M. Roland Muzeau. ... et de la corruption des gouvernements, ont résolu d'exposer dans une Déclaration solennelle, les Droits naturels, inaliénables et sacrés de l'Homme afin que cette Déclaration, constamment présente à tous les membres du corps social, leur rappelle sans cesse leurs droits et leurs devoirs ; afin que les actes du Pouvoir législatif et ceux du Pouvoir exécutif, pouvant être à chaque instant comparés avec le but de toute institution politique, en soient plus respectés ; afin que les réclamations des citoyens, fondées désormais sur des principes simples et incontestables, tournent toujours au maintien de la Constitution et au bonheur de tous. »
L'article Ier affirmait : « Les hommes naissent et demeurent libres et égaux en droits. Les disctinctions sociales ne peuvent être fondées que sur l'utilité commune. »
M. Dominique Braye.
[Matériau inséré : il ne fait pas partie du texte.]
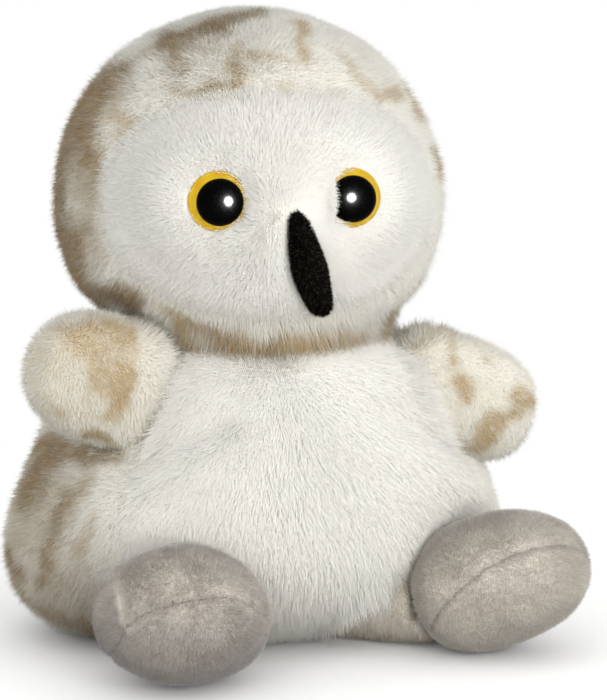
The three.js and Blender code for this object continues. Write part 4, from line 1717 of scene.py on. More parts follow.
@dataclass
class Head:
    """The ball head: a spotted cover with a white face panel, round its filling."""

    body: str = "head"
    face_half_width: float = 30 * MM
    face_top: float = 21 * MM
    face_bottom: float = 19.2 * MM
    face_fullness: float = 2.5
    chin_fullness: float = 2.15
    bridge: tuple = (0, -33 * MM, -1.5 * MM)
    crown: tuple = (0, 11 * MM, 32 * MM)
    whorl: float = 9 * MM
    swirl_size: float = 11 * MM
    lump_height: float = 0.5 * MM
    lump_size: float = 19 * MM
    seam_snap: float = 0.45 * MM
    seam_depth: float = 0.7 * MM
    seam_width: float = 2.4 * MM
    filling_inset: float = 2.2 * MM
    filling_dent: float = -8.2 * MM
    skin: Skin = field(init=False)
    local: Points = field(init=False)

    def __post_init__(self) -> None:
        """Shapes, combs and dyes the skin; some of its marks are painted shade."""
        skin = self.skin = HEAD_FORM.local_skin()
        skin.lump(self.lump_height, self.lump_size, 1)
        skin.snap(self.face_edge, self.seam_snap)
        skin.fields["edge"] = self.face_edge(skin.points)
        skin.pinch(skin.fields["edge"], self.seam_depth, self.seam_width)
        for eye in EYES:
            eye.press(skin)
        self.local = skin.points.copy()
        self.comb()
        skin.points = moved(skin.points, HEAD_FORM.place)
        dye(skin, HEAD_MARKS)
        Scatter(spacing=20 * MM, seed=9, warmth=0.3).on(skin, unseen(skin, 0.1, -0.25))
        skin.fields["blotch"] *= smoothstep(-1.5 * MM, 2.5 * MM, skin.fields["edge"])

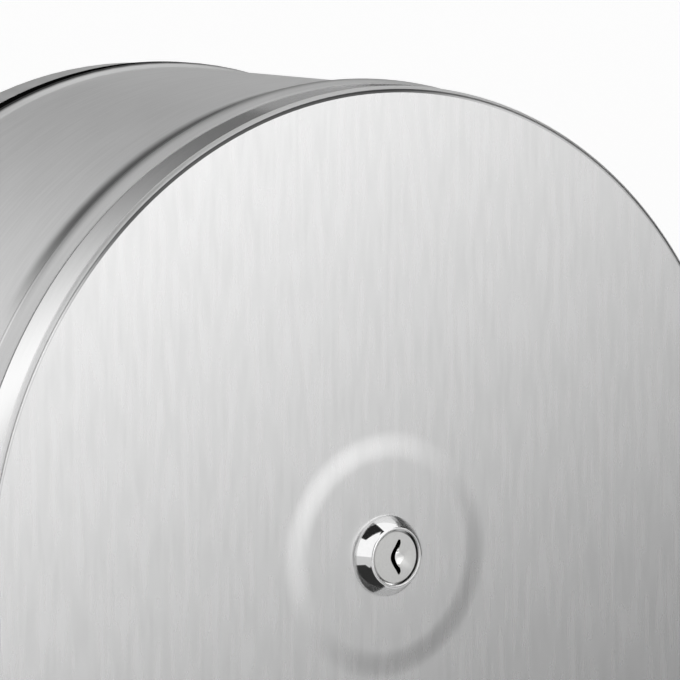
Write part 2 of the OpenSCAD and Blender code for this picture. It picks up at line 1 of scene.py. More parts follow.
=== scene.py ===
import math

import bmesh
import bpy
from mathutils import Matrix, Vector


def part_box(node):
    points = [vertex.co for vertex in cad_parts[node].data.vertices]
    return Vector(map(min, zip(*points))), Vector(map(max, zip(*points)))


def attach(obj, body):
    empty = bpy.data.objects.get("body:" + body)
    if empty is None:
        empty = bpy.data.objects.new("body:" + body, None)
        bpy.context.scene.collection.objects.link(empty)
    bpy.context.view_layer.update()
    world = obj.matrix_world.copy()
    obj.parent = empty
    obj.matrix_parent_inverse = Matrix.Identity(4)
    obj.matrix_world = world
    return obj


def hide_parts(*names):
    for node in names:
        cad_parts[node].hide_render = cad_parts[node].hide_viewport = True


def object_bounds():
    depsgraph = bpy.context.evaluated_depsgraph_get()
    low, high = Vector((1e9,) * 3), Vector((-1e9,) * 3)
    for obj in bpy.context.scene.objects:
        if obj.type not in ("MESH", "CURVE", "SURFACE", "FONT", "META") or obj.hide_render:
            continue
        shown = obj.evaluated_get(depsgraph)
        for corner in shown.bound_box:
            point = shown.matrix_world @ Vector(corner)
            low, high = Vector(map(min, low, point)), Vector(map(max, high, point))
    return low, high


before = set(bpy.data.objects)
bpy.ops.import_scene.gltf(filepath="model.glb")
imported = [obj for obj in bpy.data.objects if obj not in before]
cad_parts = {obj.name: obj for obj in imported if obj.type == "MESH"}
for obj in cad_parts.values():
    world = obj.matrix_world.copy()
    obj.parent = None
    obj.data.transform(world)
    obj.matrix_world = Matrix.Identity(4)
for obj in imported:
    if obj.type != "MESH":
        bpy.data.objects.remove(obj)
cad_box = [list(corner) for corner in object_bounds()]

# ---- Camera ----
# A long lens looks down a little on the lid from its left, so the drum's top and left side show.
# It is aimed a little to the left of the lock and above it.
lid_low, lid_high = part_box("front_lid")
boss_height = 0.0005
face_depth = -lid_low.y - boss_height
view_turn = math.radians(-35.81)
view_rise = math.radians(6.58)
view_distance = 1.3794
aim_right = -0.0123
aim_up = 0.0582

to_camera = Vector((math.sin(view_turn) * math.cos(view_rise),
                    -math.cos(view_turn) * math.cos(view_rise), math.sin(view_rise)))
picture_right = Vector((math.cos(view_turn), math.sin(view_turn), 0))
picture_up = to_camera.cross(picture_right)
aim = Vector((0, -face_depth, 0)) + picture_right * aim_right + picture_up * aim_up

lens = bpy.data.cameras.new("camera")
lens.lens = 270.0
lens.sensor_width = 36
lens.clip_end = 100
camera = bpy.data.objects.new("camera", lens)
turned = Matrix((picture_right, picture_up, to_camera)).transposed().to_4x4()
camera.matrix_world = Matrix.Translation(aim + to_camera * view_distance) @ turned
bpy.context.scene.collection.objects.link(camera)
bpy.context.scene.camera = camera
bpy.context.scene.view_settings.view_transform = "Standard"


# ---- Studio ----
# A white room with a plain pale floor. Soft cards stand round the part, out of the camera's sight,
# and only the metal mirrors them.
def node_finish(name):
    """A new material with its nodes, its links and its surface shader."""
    made = bpy.data.materials.new(name)
    made.use_nodes = True
    nodes = made.node_tree.nodes
    return made, nodes, made.node_tree.links, nodes["Principled BSDF"]


def add_mesh(name, form, *finishes):
    """Turns a bmesh into an object at the origin."""
    mesh = bpy.data.meshes.new(name)
    form.to_mesh(mesh)
    form.free()
    piece = bpy.data.objects.new(name, mesh)
    bpy.context.scene.collection.objects.link(piece)
    for finish in finishes:
        mesh.materials.append(finish)
    return piece


floor_drop = 0.16
floor_size = 60
floor_lift = 0.35
floor_paint, nodes, links, shader = node_finish("floor_paint")
shader.inputs["Base Color"].default_value = (0.82, 0.82, 0.82, 1)
shader.inputs["Roughness"].default_value = 0.9
shader.inputs["Specular IOR Level"].default_value = 0.1
seen = nodes.new("ShaderNodeLightPath")
lift = nodes.new("ShaderNodeMath")
lift.operation = "MULTIPLY"
lift.inputs[1].default_value = floor_lift
links.new(seen.outputs["Is Camera Ray"], lift.inputs[0])
shader.inputs["Emission Color"].default_value = (1, 1, 1, 1)
links.new(lift.outputs[0], shader.inputs["Emission Strength"])
form = bmesh.new()
bmesh.ops.create_grid(form, x_segments=1, y_segments=1, size=floor_size / 2,
                      matrix=Matrix.Translation((0, 0, cad_box[0][2] - floor_drop)))
floor = add_mesh("floor", form, floor_paint)

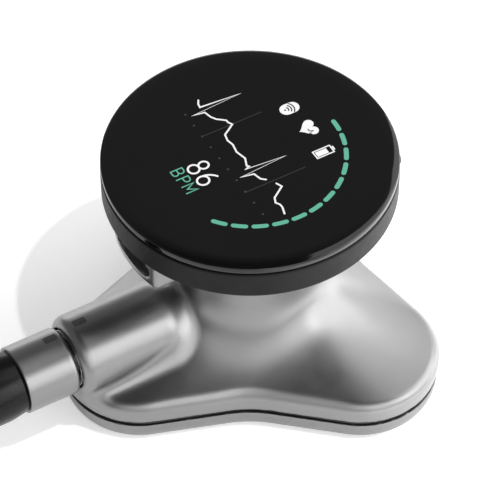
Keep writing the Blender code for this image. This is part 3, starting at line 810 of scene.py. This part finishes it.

Sur ce chapitre, vous feriez mieux de vous taire !
M. Roland Muzeau. Plus près de nous, c'est la vision progressiste du préambule de 1946, dans lequel il est affirmé que « chacun a le devoir de travailler et le droit d'obtenir un emploi » et, plus loin, que la nation « garantit à tous, notamment à l'enfant, à la mère et aux vieux travailleurs la protection de la santé, la sécurité matérielle, le repos et les loisirs. Tout être humain qui, en raison de son âge, de son état physique ou mental, de la situation économique, se trouve dans l'incapacité de travailler a le droit d'obtenir de la collectivité des moyens convenables d'existence. »
Avec le présent texte, on est bien loin des idées généreuses d'après-guerre ! Les sénateurs communistes républicains et citoyens refusent, quant à eux, de transiger sur de tels principes. C'est pourquoi ils considèrent que nous devons maintenir dans notre système de retraite le droit à une retraite décente pour tous dès l'âge de 60 ans.
M. le président. La parole est à M. Jean-Pierre Fourcade, pour explication de vote.
M. Jean-Pierre Fourcade. Je tiens à dire que l'article 10 est un article essentiel du texte. Lors de la discussion générale - rappelez-vous, c'était au début de la semaine ! -, j'ai expliqué que le texte que vous nous présentiez, monsieur le ministre, était équilibré, ce qui signifie qu'il comporte des avantages pour certains, mais qu'ils sont répartis.
J'ai dit aussi que, l'objectif étant de sauver - tout le monde l'a oublié, aujourd'hui ! - le système des retraites par répartition, il fallait bien allonger la durée de cotisation, mais que cela devait se traduire par un certain nombre de changements dans la culture des entreprises.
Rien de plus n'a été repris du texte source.